Miracles?

A second man has been “functionally cured” of HIV, but don’t get too excited just yet

HIV cure, London patient

An HIV-positive cancer patient in London has become the second person in history ever to be “functionally cured” of HIV after having his immune system wiped out by chemotherapy and receiving a bone marrow transplant.

“Functionally cured” in this case means that his tests have come up HIV-negative so far—it’s a bit like saying that a cancer is “in remission” while doctors continue to test for its presence over the coming years.

While this is great news, it isn’t the same as a cure, mostly because the unnamed London patient’s treatment is specific, rare, life-threatening and expensive.

Vox explains the man’s situation:

The new patient had a form of cancer and received a treatment involving chemotherapy to wipe out his immune system and replace it, via a stem cell transplant, with non-malignant donor cells. In both cases, the donor cells also carried an added benefit: a genetic mutation that leads to HIV immunity.

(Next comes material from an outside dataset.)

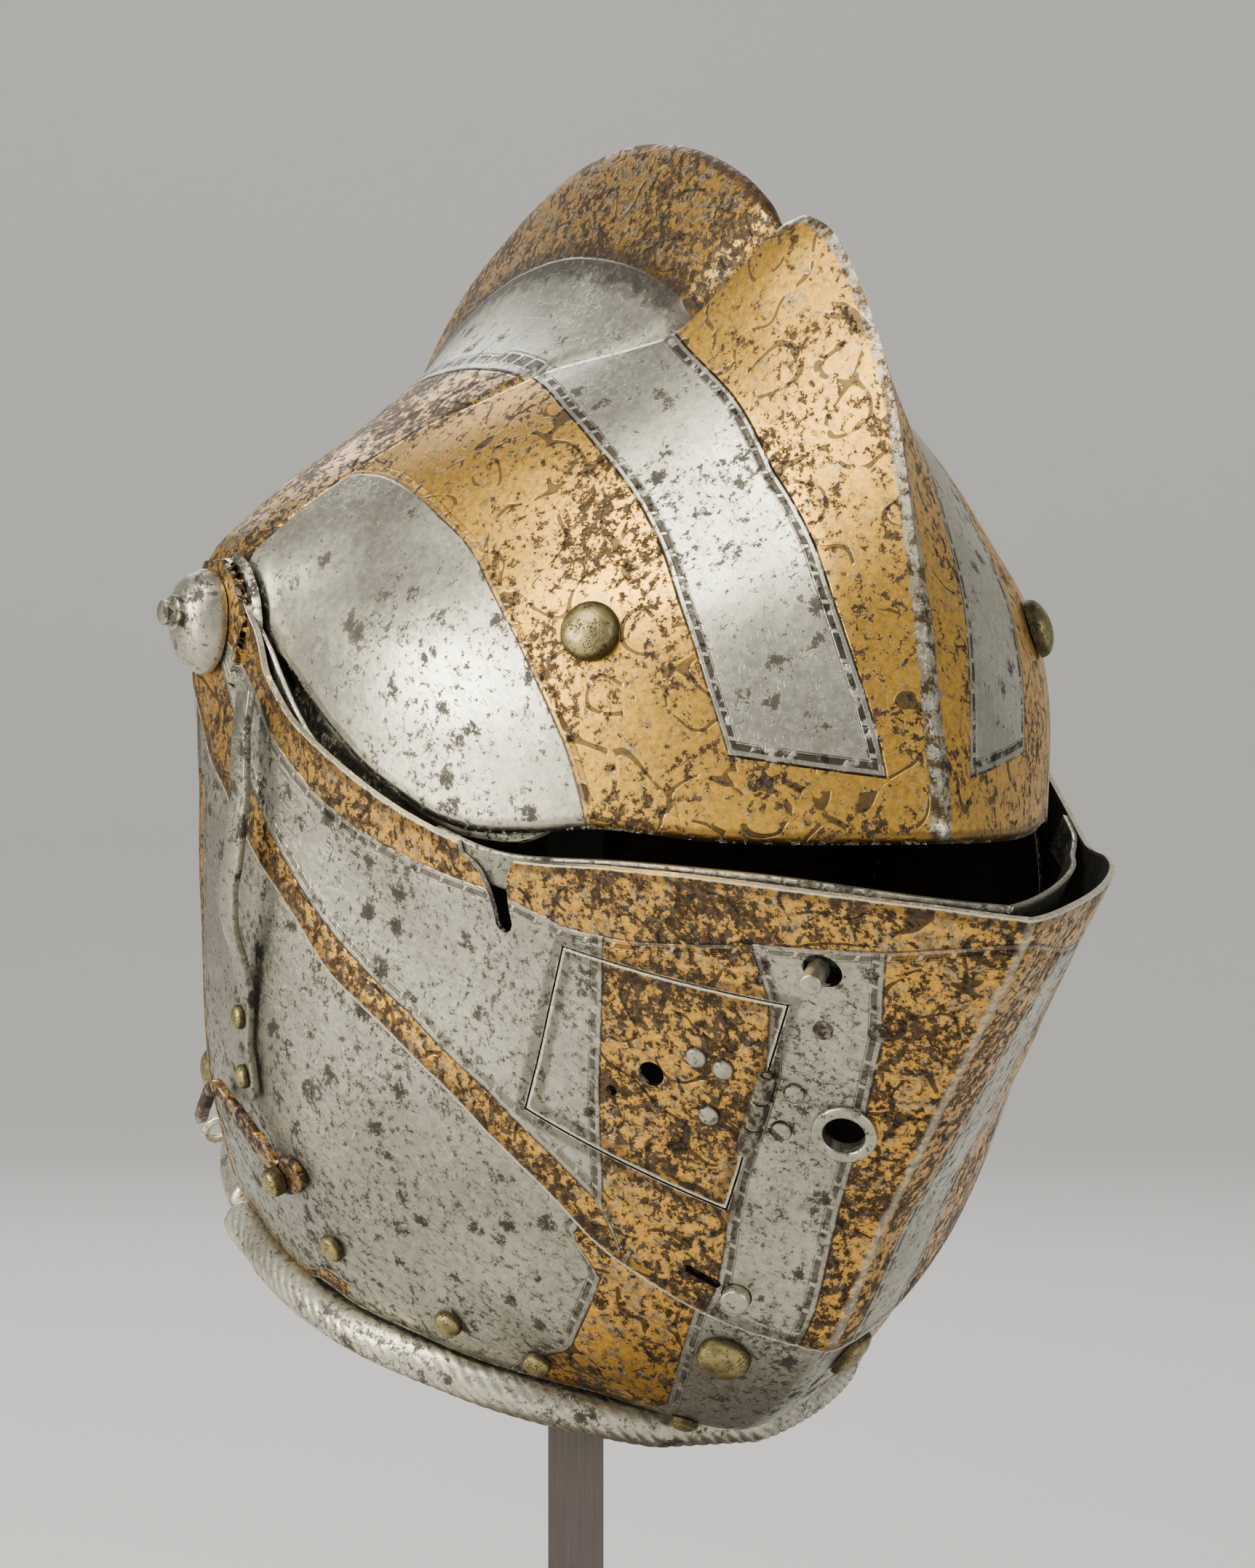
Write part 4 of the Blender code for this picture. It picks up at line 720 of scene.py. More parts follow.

In September 2017, 16 months receiving the transplant, the patient — a London man who prefers to remain anonymous—went off his antiretroviral drugs for HIV yet still tested negative for the virus. So far, he’s remained HIV-free.

Doctors have tried the same course of treatment on other patients who have either died from cancer or complications related to the transplant.

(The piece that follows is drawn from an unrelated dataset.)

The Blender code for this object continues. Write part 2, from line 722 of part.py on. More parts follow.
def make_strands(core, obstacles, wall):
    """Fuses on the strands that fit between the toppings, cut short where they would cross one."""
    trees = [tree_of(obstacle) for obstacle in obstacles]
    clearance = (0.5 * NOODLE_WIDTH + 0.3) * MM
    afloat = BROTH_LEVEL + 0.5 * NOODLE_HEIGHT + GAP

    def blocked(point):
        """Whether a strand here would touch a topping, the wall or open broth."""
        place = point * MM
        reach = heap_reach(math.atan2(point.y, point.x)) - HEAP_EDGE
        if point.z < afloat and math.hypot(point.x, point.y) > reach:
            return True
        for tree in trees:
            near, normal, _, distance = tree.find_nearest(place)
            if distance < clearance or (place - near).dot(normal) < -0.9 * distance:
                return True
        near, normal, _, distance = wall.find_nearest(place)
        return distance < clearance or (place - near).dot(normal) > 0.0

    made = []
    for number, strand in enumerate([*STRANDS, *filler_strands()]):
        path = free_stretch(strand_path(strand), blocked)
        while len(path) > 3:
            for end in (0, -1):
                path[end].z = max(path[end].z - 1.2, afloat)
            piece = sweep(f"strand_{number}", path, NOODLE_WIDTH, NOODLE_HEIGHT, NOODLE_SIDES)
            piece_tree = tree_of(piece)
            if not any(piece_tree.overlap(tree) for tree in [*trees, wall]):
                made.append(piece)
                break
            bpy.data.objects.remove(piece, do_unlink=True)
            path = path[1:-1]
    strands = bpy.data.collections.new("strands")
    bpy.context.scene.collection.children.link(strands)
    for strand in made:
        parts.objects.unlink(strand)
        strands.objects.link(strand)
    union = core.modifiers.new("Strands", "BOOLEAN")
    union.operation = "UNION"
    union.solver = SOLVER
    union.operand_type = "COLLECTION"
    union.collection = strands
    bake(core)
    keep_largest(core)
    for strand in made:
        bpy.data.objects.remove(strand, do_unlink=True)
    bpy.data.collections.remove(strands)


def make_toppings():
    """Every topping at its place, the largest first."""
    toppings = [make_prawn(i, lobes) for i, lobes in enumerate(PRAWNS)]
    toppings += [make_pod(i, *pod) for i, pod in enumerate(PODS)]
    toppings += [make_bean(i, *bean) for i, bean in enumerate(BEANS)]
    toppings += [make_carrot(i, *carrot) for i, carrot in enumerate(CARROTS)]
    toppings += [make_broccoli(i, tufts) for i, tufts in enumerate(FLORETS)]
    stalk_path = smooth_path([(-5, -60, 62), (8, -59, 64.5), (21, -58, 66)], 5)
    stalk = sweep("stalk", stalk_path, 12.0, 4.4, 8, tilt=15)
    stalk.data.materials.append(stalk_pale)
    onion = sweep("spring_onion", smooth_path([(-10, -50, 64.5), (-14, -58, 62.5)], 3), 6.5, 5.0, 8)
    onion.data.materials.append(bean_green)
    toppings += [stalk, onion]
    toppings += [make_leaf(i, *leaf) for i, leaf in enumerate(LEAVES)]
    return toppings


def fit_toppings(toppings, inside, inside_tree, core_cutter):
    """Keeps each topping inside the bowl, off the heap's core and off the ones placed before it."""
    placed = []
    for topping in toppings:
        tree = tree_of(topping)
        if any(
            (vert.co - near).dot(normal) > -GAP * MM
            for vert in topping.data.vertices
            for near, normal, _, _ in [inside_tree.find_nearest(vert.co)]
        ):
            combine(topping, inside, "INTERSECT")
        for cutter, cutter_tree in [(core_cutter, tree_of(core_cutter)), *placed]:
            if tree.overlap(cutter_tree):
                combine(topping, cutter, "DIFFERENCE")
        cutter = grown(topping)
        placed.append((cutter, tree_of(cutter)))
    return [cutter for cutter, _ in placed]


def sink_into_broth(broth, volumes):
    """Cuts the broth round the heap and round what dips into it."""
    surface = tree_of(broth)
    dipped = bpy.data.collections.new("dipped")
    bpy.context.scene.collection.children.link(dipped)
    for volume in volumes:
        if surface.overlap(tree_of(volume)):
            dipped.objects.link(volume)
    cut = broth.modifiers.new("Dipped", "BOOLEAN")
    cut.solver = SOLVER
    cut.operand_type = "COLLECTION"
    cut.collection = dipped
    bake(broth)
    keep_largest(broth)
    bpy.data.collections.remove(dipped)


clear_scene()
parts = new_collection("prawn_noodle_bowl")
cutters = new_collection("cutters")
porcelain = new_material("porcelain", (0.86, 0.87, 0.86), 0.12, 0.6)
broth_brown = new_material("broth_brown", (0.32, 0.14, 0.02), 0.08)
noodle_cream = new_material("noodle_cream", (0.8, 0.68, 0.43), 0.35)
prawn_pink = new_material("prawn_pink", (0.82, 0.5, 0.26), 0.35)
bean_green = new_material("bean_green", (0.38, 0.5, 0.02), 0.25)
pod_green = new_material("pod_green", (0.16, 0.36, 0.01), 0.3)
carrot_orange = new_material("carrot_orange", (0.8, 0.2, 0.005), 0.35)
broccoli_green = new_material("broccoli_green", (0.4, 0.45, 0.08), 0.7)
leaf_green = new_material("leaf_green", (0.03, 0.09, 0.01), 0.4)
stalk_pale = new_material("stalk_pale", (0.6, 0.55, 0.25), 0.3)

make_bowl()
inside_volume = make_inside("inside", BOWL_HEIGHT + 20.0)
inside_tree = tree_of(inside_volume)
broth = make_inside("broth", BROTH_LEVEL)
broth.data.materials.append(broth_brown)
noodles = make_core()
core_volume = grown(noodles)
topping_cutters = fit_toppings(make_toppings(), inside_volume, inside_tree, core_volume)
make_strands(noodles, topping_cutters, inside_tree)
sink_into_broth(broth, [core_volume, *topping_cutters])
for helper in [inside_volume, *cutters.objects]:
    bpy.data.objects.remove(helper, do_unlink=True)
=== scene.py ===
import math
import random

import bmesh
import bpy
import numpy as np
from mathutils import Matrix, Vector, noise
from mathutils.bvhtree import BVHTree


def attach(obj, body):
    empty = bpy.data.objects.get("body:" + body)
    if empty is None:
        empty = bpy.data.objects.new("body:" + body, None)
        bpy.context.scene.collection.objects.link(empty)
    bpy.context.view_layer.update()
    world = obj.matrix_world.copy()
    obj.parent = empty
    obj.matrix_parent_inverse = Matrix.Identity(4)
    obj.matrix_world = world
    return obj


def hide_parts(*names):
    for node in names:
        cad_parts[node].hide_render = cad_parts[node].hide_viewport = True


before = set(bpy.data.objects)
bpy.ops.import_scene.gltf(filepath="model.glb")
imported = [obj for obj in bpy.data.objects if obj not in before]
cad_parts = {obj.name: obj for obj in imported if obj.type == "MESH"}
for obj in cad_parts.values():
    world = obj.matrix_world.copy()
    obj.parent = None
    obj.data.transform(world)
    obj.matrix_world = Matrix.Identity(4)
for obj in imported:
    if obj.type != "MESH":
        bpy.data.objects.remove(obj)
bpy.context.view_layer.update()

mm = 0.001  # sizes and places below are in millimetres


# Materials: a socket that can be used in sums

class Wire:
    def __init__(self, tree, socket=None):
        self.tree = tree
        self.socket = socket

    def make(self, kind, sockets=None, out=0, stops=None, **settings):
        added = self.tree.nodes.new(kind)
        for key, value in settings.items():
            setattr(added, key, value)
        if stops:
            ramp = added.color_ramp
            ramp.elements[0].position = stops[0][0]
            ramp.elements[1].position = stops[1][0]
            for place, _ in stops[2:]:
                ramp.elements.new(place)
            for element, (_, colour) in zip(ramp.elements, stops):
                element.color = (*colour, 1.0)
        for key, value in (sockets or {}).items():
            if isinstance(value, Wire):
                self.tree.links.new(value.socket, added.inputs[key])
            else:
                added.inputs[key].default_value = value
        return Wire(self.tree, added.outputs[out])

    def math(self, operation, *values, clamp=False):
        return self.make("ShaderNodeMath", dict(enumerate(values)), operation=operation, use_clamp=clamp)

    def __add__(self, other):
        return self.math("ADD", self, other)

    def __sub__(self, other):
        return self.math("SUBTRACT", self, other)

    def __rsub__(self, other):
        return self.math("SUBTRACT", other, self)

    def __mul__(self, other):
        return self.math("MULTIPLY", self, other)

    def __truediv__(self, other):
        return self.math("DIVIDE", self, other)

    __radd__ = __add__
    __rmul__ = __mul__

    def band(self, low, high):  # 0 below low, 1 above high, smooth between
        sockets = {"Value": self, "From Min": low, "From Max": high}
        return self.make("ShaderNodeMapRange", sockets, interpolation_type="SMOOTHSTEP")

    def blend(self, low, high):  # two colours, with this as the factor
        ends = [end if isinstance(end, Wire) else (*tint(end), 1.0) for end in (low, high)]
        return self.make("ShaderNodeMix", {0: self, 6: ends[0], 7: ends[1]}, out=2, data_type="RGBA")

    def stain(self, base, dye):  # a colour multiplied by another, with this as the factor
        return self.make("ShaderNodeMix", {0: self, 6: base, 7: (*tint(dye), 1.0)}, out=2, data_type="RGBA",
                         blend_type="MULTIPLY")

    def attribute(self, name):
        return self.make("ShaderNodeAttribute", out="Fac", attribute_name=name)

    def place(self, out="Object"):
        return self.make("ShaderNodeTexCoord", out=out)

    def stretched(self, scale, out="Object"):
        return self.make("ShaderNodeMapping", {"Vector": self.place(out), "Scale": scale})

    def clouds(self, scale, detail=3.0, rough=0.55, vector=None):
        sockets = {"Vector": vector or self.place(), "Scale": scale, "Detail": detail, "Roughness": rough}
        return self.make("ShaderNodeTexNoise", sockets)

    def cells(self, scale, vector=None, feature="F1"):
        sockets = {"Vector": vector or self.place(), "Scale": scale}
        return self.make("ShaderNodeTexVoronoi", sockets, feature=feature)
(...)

Related: US government concludes that HIV is untransmittable at undetectable levels

The first person to have been functionally cured of HIV was Timothy Brown (aka “the Berlin patient”). Brown had HIV and leukemia, a type of cancer in which a person’s bone marrow can form cancerous cells.

When Brown’s leukemia stopped responding to chemotherapy, Berlin doctors suggested a bone marrow transplant from a cancer-free donor with a special genetic mutation that made them resistant to HIV. After receiving two bone marrow transplants in 2007 and 2008, Brown became functionally cured of HIV. Now he’s 52 and lives in Palm Springs, California.

Despite the success of the two patients, doctors still don’t know why the functional cure succeeded in them and not other patients: It could have to do with their genetics, the specific strain of HIV they had or the ways their bodies adapted to the bone marrow transplants. As such, it’s hard to replicate and repeat en masse to the general public.

In short, we’re still not close to a full cure, but this makes the news no less amazing.